Francesco Masulli: *“Predicting microRNA Target Genes”*

miRNA (microRNAs) are a class of short, non coding RNA capable of base-pairing with imperfect complementarity to the transcripts of animal protein-coding genes (targets). In such a way, they negatively regulate gene expression; however, the exact mechanism remains still unclear. Since each miRNA targets several hundreds of transcripts and each transcript can be the target of multiple miRNAs, the complexity of this class of RNA is remarkable. miRNA are in involved in the pathway of several biological processes, including tumors such as prostate cancer, lung cancer, breast cancer, and colorectal cancer, as well neurogenesis and synaptic function. Computational prediction of miRNA targets is not an easy task. In the last few years, more than 10 target prediction programs have been developed. They typically analyze sequences by a sliding window and, in order to reduce false positive predictions, they test each site of the gene with some algorithms in cascade. miRanda, proposed in 2003, is the most popular miRNA target prediction method. It splits the target site prediction task into three distinct steps carried out in sequence: (a) Homology evaluation; (b) Free energy computation; (c) Evolutionary conservation computation. The parameters used in miRanda have been manually optimized according to biological knowledge and software tools available in 2003 (with some updates).

We present an approach to improve the computational estimation of target sites, maximizing the adherence of results to biological evidence. The proposed method provides some improvements on the original miRanda program.
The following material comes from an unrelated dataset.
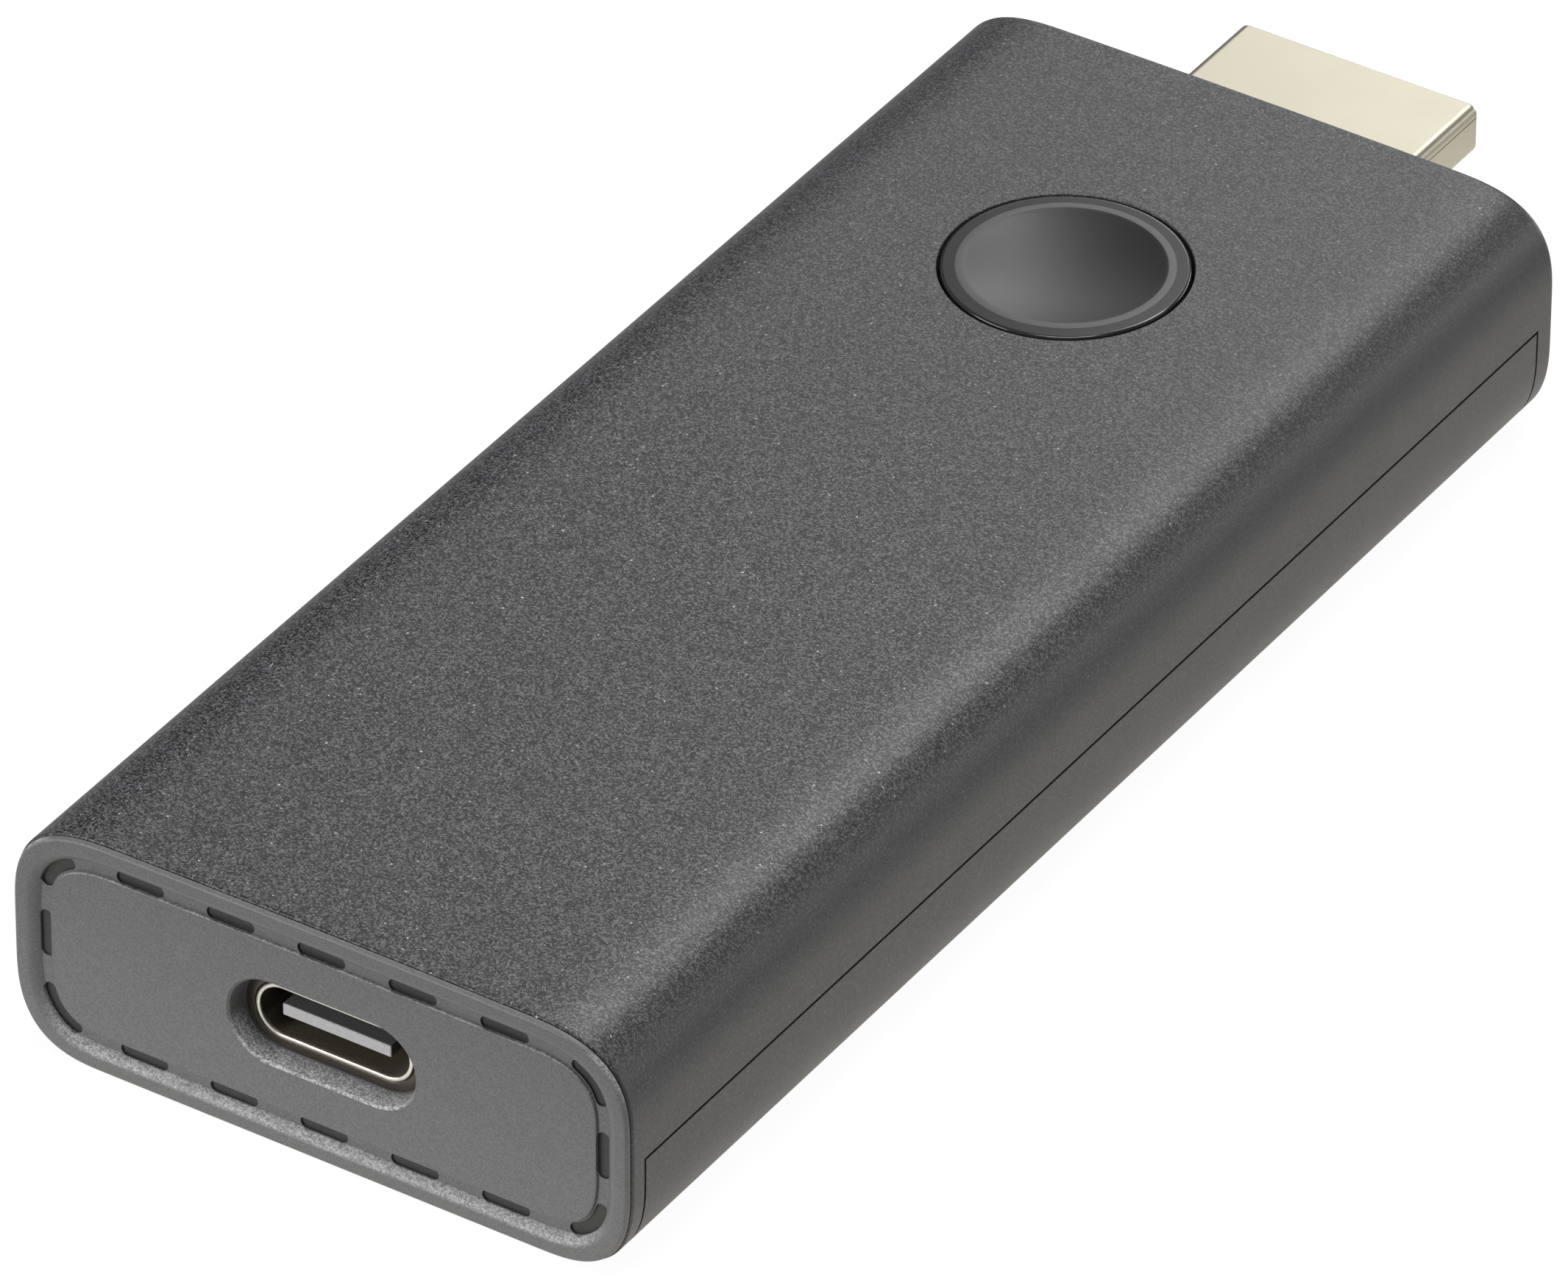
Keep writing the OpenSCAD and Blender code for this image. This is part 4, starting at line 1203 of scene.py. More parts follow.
class BoardGroup(SurfaceGroup):
    """Solder mask with copper tracks raised under it."""

    CELL = 4.0
    TRACKS = 38.0
    TRACK = (0.15, 0.4)
    TRACK_SHARE = 0.8
    CLOUD_SIZE = 1.5

    def texture(self) -> None:
        """Wires straight tracks between the edges of large cells."""
        distance, _ = self.cells(self.size * self.CELL, distance="CHEBYCHEV", feature="F1")
        track = self.ramp(self.math("SINE", distance * self.TRACKS), *self.TRACK)
        clouds = self.noise(self.CLOUD_SIZE)
        self.give(self.mix(self.blend(track, clouds, self.TRACK_SHARE)), self.uneven(clouds), track)


class ButtonGroup(SurfaceGroup):
    """Satin dish, lighter flat ring, and a polished shoulder round it."""

    RING_IN = 5.06
    RING_OUT = 5.45
    RING_ROUGH = 0.12
    BRINK = 6.03
    BLUR = 0.03
    CENTRE_Y = 18.63
    POLISH = 0.13
    SHOULDER_GREY = 1.9
    SHOULDER_ROUGH = 0.54
    SHADES = (0.85, 1.15)

    def texture(self) -> None:
        """Wires grain, colour and polish by the distance from the button's middle."""
        x, y, _ = self.split(self.place)
        off_y = y - self.CENTRE_Y
        radius = self.math("SQRT", x * x + off_y * off_y)
        beyond, outside, brink = [self.ramp(radius, limit - self.BLUR, limit + self.BLUR)
                                  for limit in (self.RING_IN, self.RING_OUT, self.BRINK)]
        within = 1.0 - outside
        ring = beyond * within
        grain = self.noise(self.size, self.FINE)
        satin = self.given("Roughness") + ring * self.RING_ROUGH
        shoulder = self.SHOULDER_ROUGH + brink * (self.POLISH - self.SHOULDER_ROUGH)
        shade = self.SHOULDER_GREY + within * (1.0 - self.SHOULDER_GREY)
        depth = shade * self.ramp(grain, *self.CONTRAST, *self.SHADES)
        self.give(self.scaled(self.mix(ring * self.amount), depth), shoulder + within * (satin - shoulder),
                  grain * within)


def fresh_graph(owner: bpy.types.Material | bpy.types.World) -> Graph:
    """Empties a node tree.

    Args:
        owner: the material or world that the tree belongs to.

    Returns:
        A graph for the empty tree.
    """
    owner.use_nodes = True
    owner.node_tree.nodes.clear()
    return Graph(owner.node_tree)


class Palette:
    """Makes each finish's material once."""

    GROUPS = {Texture.FLECK: FleckGroup, Texture.GRAIN: GrainGroup, Texture.BRUSHED: BrushedGroup,
              Texture.BOARD: BoardGroup, Texture.BUTTON: ButtonGroup, Texture.CAP: CapGroup,
              Texture.EDGED: EdgedGroup}
    SHARED = ("grain", "amount", "roughness", "spread", "along", "edge")
    COAT_ROUGH = 0.3

    def __init__(self) -> None:
        """Starts with no groups or materials."""
        self.groups: dict[Texture, SurfaceGroup] = {}
        self.materials: dict[str, bpy.types.Material] = {}

    def dress(self, obj: Solid, finish: str) -> None:
        """Gives an object one material.

        Args:
            obj: the object.
            finish: name of the finish; its material is made when first asked for.
        """
        if finish not in self.materials:
            self.materials[finish] = self.make(finish, FINISHES[finish])
        obj.data.materials.clear()
        obj.data.materials.append(self.materials[finish])

    def make(self, name: str, finish: Finish) -> bpy.types.Material:
        """Builds a finish's material.

        Args:
            name: the material's name.
            finish: the finish.

        Returns:
            Its material.
        """
        if finish.texture not in self.groups:
            self.groups[finish.texture] = self.GROUPS[finish.texture](finish.texture.value)
        material = bpy.data.materials.new(name)
        graph = fresh_graph(material)
        place = graph.put("ShaderNodeTexCoord", {})
        values = {"Vector": place["Object"], "Normal": place["Normal"], "Colour": (*finish.colour, 1.0),
                  "Second": (*finish.second, 1.0)}
        values |= {key.capitalize(): getattr(finish, key) for key in self.SHARED}
        surface = graph.put("ShaderNodeGroup", values, node_tree=self.groups[finish.texture].tree)
        bump = graph.get("ShaderNodeBump", {"Height": surface["Height"], "Distance": finish.relief * MM,
                                            "Strength": 1.0})
        shader = graph.get("ShaderNodeBsdfPrincipled", {
            "Base Color": surface["Colour"], "Roughness": surface["Roughness"], "Metallic": finish.metallic,
            "Coat Weight": finish.coat, "Coat Roughness": self.COAT_ROUGH, "Normal": bump})
        graph.put("ShaderNodeOutputMaterial", {"Surface": shader})
        return material


# Pieces


@dataclass(frozen=True)
class Workshop:
    """What every piece is made with."""

    lofter: Lofter
    palette: Palette
    row: CopiesInRow
    spread: CopiesOnPoints

    def repeat(self, tree: GeometryTree, solid: Solid, points: Sequence[Point3], **values: object) -> Solid:
        """Copies a solid with one of the trees.

        Args:
            tree: the tree that places the copies.
            solid: the solid, used up.
            points: the tree's starting points.
            values: the tree's other inputs.

        Returns:
            One object with all the copies.
        """
        obj = tree.grow(shape(solid.name + "_copies", points), {"Copy": solid} | values)
        bpy.data.objects.remove(solid)
        return obj

    def copies(self, solid: Solid, points: Sequence[Point3]) -> Solid:
        """Copies a solid to each point."""
        return self.repeat(self.spread, solid, points)

    def in_row(self, solid: Solid, count: int, pitch: float, crown: float = 0.0) -> Solid:
        """Copies a solid in a row across the body, at a pitch; the row's middle rises by the crown."""
        return self.repeat(self.row, solid, [(0.0, 0.0, 0.0)], Count=count, Pitch=pitch, Crown=crown,
                           **{"Half width": self.lofter.outline.half_w})


class Piece:
    """One visible piece, which stands for CAD nodes and rides on a body."""

    name = "piece"
    nodes: tuple[str, ...] = ()
    slot = ""
    finish = ""
    body = Body.STICK
    crease = 30.0

    def __init__(self, shop: Workshop) -> None:
        """Keeps the workshop."""
        self.shop = shop

    def make(self) -> Solid:
        """Makes the piece's solid in millimetres."""
        raise NotImplementedError

    def settle(self) -> Solid:
        """Makes the piece, puts it in the row frame and dresses it.

        Returns:
            The finished object.
        """
        obj = self.make()
        obj.name = obj.data.name = self.name
        obj.data.transform(Matrix.Scale(MM, 4) @ Matrix.Translation((0.0, -HALF_LENGTH, 0.0)))
        obj.data.shade_smooth()
        obj.data.set_sharp_from_angle(angle=math.radians(self.crease))
        modifier = obj.modifiers.new("normals", "WEIGHTED_NORMAL")
        modifier.keep_sharp = True
        plain(obj)
        self.shop.palette.dress(obj, self.finish or self.slot)
        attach(obj, self.body.value)
        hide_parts(*self.nodes)
        LOG.info("%s: %d faces, %d open edges, on %s",
                 self.name, len(obj.data.polygons), open_edges(obj.data), self.body.value)
        return obj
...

In particular, we employ the new RNAcofold routine for free energy computation and we improve the match between the set of estimated target genes and the set of biologically validated target genes nowadays known by using a genetic algorithm. Our method is more selective than miRanda. The validated targets with the proposed method have consistently better free energy than the others in the list; this is not true for miRanda. The increased selectivity of the method may also be used to guide experimental validation in a more focused direction.

Zsuzsanna Lipták: *“Jumbled String Matching: Motivations, Variants, Algorithms”*

In the classical exact string matching problem, we are given two strings s (the text) and t (the pattern), and we want to find all occurrences of t as substrings of s. In jumbled string matching, the goal is to find all occurrences of substrings t’ of s with the same multiplicity of characters as the pattern, i.e. all permuted (or jumbled) versions of the pattern. Alternatively, the pattern can be given as a vector specifying the character multiplicities (a so-called Parikh vector), and we want to find all occurrences of substrings with this Parikh vector.

For example, the text s=baacabccab has two occurrences of the pattern (2,1,1), i.e. of substrings consisting of two a’s, one b, and one c: in position 1 and in position 3. The online version of the problem can be solved optimally in O(n) time with a simple sliding window algorithm. However, the indexed version, where we want to answer multiple queries fast, using an index of the text, has proved challenging.

Variants of this problem are motivated by applications in mass spectrometry data interpretation, by gene clusters, and by motif search in networks. I will talk about different algorithms for several variants of the problem, including the case of binary alphabets, which has very specific properties, and which has aroused much interest in recent years.